Sandberg has cited two influences on Creation and both are of the haunted location variety. One is The Shining, for its music, and the other is this. “In terms of references,” he told Moviefone, “it was visual — a big reference was The Haunting, I love the CinemaScope cinematography in that movie.”
Raggedy Ann & Andy: A Musical Adventure (1977)
Near the end of Creation, young Janice (Tabitha Bateman) is gifted a large Raggedy Ann doll, which is definitely a nod the real Annabelle doll of legend. Read the true story as investigated by Lorraine and Ed Warren on their official website (I was lucky enough to see them present a slideshow of the case when I was a kid and will never forget it). It’s creepier than the fiction.

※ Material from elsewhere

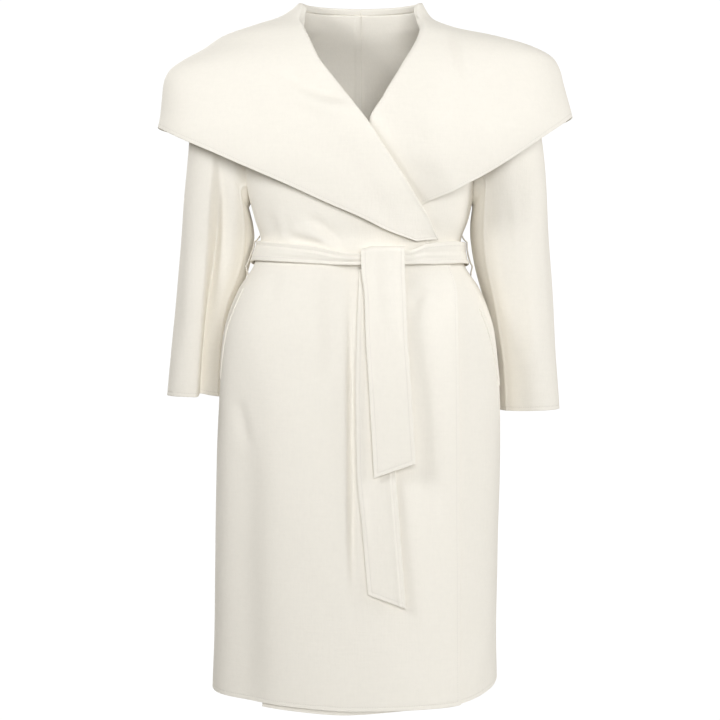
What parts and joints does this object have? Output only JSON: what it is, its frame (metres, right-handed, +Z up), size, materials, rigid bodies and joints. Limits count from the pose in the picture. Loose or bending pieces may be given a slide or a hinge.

Raggedy Ann is not just forever creepy because of the Warrens’ story, though. The iconic rag doll and her brother, Raggedy Andy, have starred in a number of cartoon films, but this feature from animation legend Richard Williams is the best and also maybe the worst. Regularly included on lists of the most disturbing movies for kids, it’s full of nightmare-inducing scenes.
Pet Sematary (1989)
While Sandberg admits to being influence by The Shining, I was reminded much more of this other Stephen King adaptation from the ’80s (as well as honorable mention Silver Bullet, if only because of the kid with a physical disability). Just as in Creation, parents in Pet Sematary watch in horror as their only child is lethally hit by a truck. Then the couple wishes for the kid to come back to them, but the resurrection attempt doesn’t quite go as they imagined.
In Creation, a daughter is brought back via a doll (I guess?), while Pet Sematary involves a burial ground where the dead return in evil form. The revived little boy here, Gage (Miko Hughes), is memorable for being so small, similar to the Chucky doll in Child’s Play, which was also inspired by the Annabelle case. He could just creep up and stab your Achilles tendon.
Child’s Play 2 (1990)
I’d actually assumed the Annabelle movies were more focused on the evil doll concept, but neither of the movies have much in the way of the possessed toy running around and murdering people. I prefer my evil doll movies to be more like the Child’s Play series with Chucky the Good Guy doll being inhabited by the transferred soul of a serial killer.
If the first Child’s Play goes best with the first Annabelle, then this lesser-quality yet still enjoyable sequel aligns with Creation. Both movies involve a foster home setting and casts of likable veteran actors mixed with young talents. Child’s Play 2 isn’t quite as scary in tone as Creation, but it sure beats it in terms of murders committed directly by a possessed doll.
Of Dolls and Murder (2012)
John Waters, who appears in one of the Child’s Play movies, narrates this week’s documentary selection. It’s not what it sounds like, which would be a film about real cases of alleged evil dolls. Rather it showcases the Nutshell Studies of Unexplained Death, a series of dollhouse dioramas depicting true murder cases that were used to train detectives in forensics.
The conventional documentary isn’t so artful itself, but it does its job to show and inform of the miniature reenactment models and is somewhat relevant to the dollhouse featured in Creation. And Waters’s voice makes anything worthwhile. Other docs that I recommend are those about the “reborn dolls” phenomena, though they went best with last year’s The Boy.